NBC News exit polls showed that 39 percent of voters in the Democratic primary considered themselves independents compared to 44 percent of the voters in the 2008 Democratic primary contest.
Sanders crushed Clinton among voters 30 and younger, with 83 percent of them saying they were for Sanders compared to just 16 percent who were for Clinton. Among the top issues in the Democratic primary, income inequality ranks at the top with 33 percent, followed by the economy at 32 percent, health care at 25 percent and terrorism bringing up the rear with just 8 percent.
Coming on the heels of a razor thin victory in Iowa and a humiliating loss to Sanders in New Hampshire last night, Clinton now must turn to Nevada and South Carolina as a fire wall to prevent her democratic socialist rival from touching off a political brushfire throughout the country.
Sanders has done remarkably well among white voters, especially college students and millennials, but Clinton for now is running far ahead of him among African American and Latino voters – both major voting blocs in the coming states.
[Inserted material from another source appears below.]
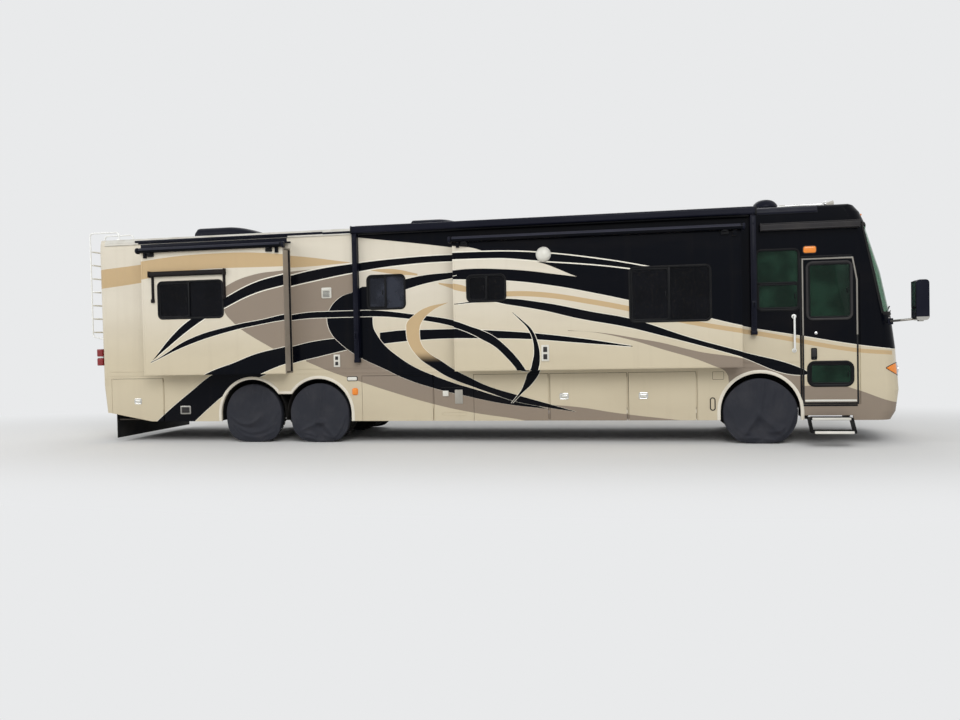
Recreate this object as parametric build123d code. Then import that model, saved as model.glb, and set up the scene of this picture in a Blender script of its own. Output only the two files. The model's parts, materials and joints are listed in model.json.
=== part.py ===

Clinton has already dispatched her husband, former President Bill Clinton, to both states to shore up support. The former First Lady holds a nearly 30-point lead over Sanders in South Carolina, according to the latest Real Clear Politics cumulative polling averages, and is considered the prohibitive favorite going into the Feb. 27 primary.
Clinton is also the presumed frontrunner in Nevada’s Feb. 20 caucuses, although there hasn’t been any recent polling to reflect Sanders’ strong showings in the early going or the impact of his aggressive ground game.
Top campaign advisers to Clinton and Sanders acknowledge the importance of those next two contests. But they note that relatively few national delegates are at stake in South Carolina and Nevada, and that the real prize will be the outcome of “Super Tuesday” March 1, when more than a dozen states across the country will be up for grabs.